Kaltura on Canvas: What It Is and How It Works

Kaltura is a video platform built into many schools’ Canvas LMS that lets instructors and students upload, record, share, and embed video directly within their courses. If you’ve spotted a “My Media” link or an “Embed Kaltura Media” button inside Canvas, that’s Kaltura at work. It functions as the video backbone for course content, recorded lectures, student assignments, and interactive quizzes.

How Kaltura Fits Inside Canvas

Kaltura isn’t a separate website you need to log into. It lives inside Canvas as an integrated tool, so you access it through your normal course navigation. You’ll encounter it in three main places: the My Media area (your personal video library), the Media Gallery (a shared space within each course), and the Rich Content Editor whenever you’re creating assignments, discussions, or pages and want to drop in a video.

Because it’s embedded directly in Canvas, videos you record or upload through Kaltura can be graded, shared with classmates, or kept private, all without leaving the LMS.

My Media vs. Media Gallery

These two areas look similar but serve different purposes, and understanding the distinction saves confusion.

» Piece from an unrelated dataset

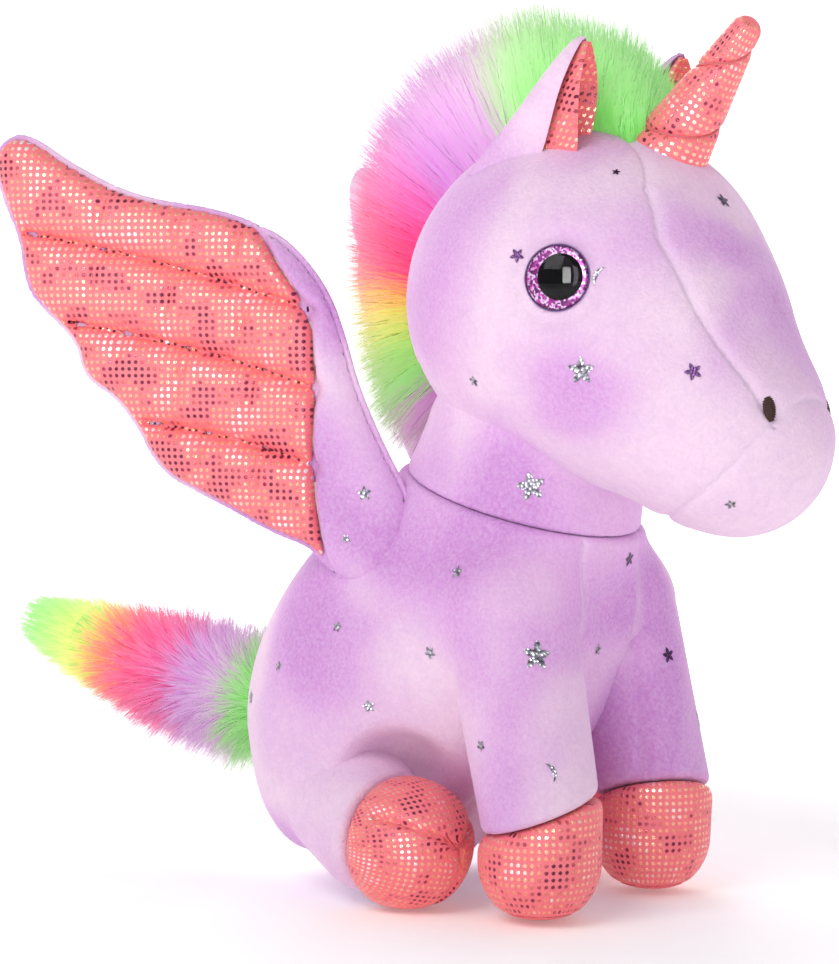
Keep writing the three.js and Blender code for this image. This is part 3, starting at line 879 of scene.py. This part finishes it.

My Media is your personal media storage. It shows every video you’ve uploaded or created over time, and the same list follows you across all your courses. Items in My Media are private to you until you publish them somewhere. You can publish a single video to multiple courses, and you can add other users as collaborators on your media from within this area.

Media Gallery is tied to one specific course. Everyone enrolled in that course can see what’s published there. Depending on how the instructor configured the course, multiple people (not just the instructor) can contribute videos to the Media Gallery. Think of My Media as your personal hard drive and Media Gallery as a shared class folder.

When you embed a video into a Canvas page, discussion, or assignment, you’re typically choosing it from My Media or the course’s Media Gallery. In most cases the video comes from your My Media list unless you specifically select something from the Gallery or another source like a shared repository.

Recording Video With Kaltura Capture

Kaltura Capture is a lightweight desktop recording tool that instructors and students can use to create videos without any outside software. It can record your screen, your webcam, and your microphone, or any combination of those inputs. Want a screen recording with no face? Disable the camera. Want a talking-head video with no screen share? Disable the screen. You pick your video and audio sources from drop-down menus before hitting record.

One limitation worth knowing: if you’re on macOS, Capture cannot record audio playing from your computer. So if you’re screen-recording a video or a presentation with sound, the system audio won’t be picked up. You’d need a third-party workaround for that on a Mac. Windows users don’t face this restriction.

Once you finish recording, the video uploads to your My Media library automatically, where you can trim it, add captions, or publish it to a course.

Submitting a Video Assignment

Many instructors use Kaltura for video-based assignments, asking students to record a presentation, a lab demonstration, or a response to a prompt. The submission process works like this:

  • Go to your Canvas course and open the Assignments tab. Find the assignment and click Start Assignment.
  • In the submission text editor, click the Embed Kaltura Media button. Its exact location may vary depending on your school’s setup.
  • A window opens showing your My Media library. Click Embed next to the video you want to submit. You can search or filter if you have a lot of videos.
  • A pop-up asks if you’d like to submit this media as an assignment. Confirm by clicking “Yes, please,” and the video appears in the text editor.
  • Fill in any remaining details and click Submit Assignment.

If you haven’t recorded your video yet, you can do so through My Media first, wait for it to finish processing, and then come back to the assignment page to embed it.

Interactive Video Quizzes

One of Kaltura’s more useful features for instructors is the video quiz tool. It lets you embed interactive questions directly into a video at specific timestamps. When a student reaches a question during playback, the video pauses and the question appears on screen. The student answers before the video continues.

Three question types are available: multiple choice, true/false, and open-ended. Instructors can control whether viewers are allowed to skip questions, replay sections, see hints or correct answers, and retake the quiz. When a video quiz is assigned through Canvas, grades sync automatically to the Canvas gradebook once the student submits.

One constraint to be aware of: a single video can’t include both a quiz and hotspots (clickable interactive elements) at the same time. If you need both features, you’d need to use separate videos.

Who Uses It and Why It’s There

Kaltura shows up in Canvas because your institution has licensed it as its video management platform. It handles hosting, streaming, storage, and access control so that instructors don’t have to rely on YouTube or other public platforms where privacy and student data could be a concern. Videos hosted in Kaltura stay within the institution’s ecosystem, and access is governed by Canvas enrollment.

Instructors use it to post lecture recordings, create flipped-classroom content, and build video-based assessments. Students use it to record and submit video assignments, participate in video discussions, and watch course media. If your school uses Kaltura, you don’t need to install anything extra for basic playback. Kaltura Capture requires a small desktop download only if you want to record screen and webcam video outside of a browser.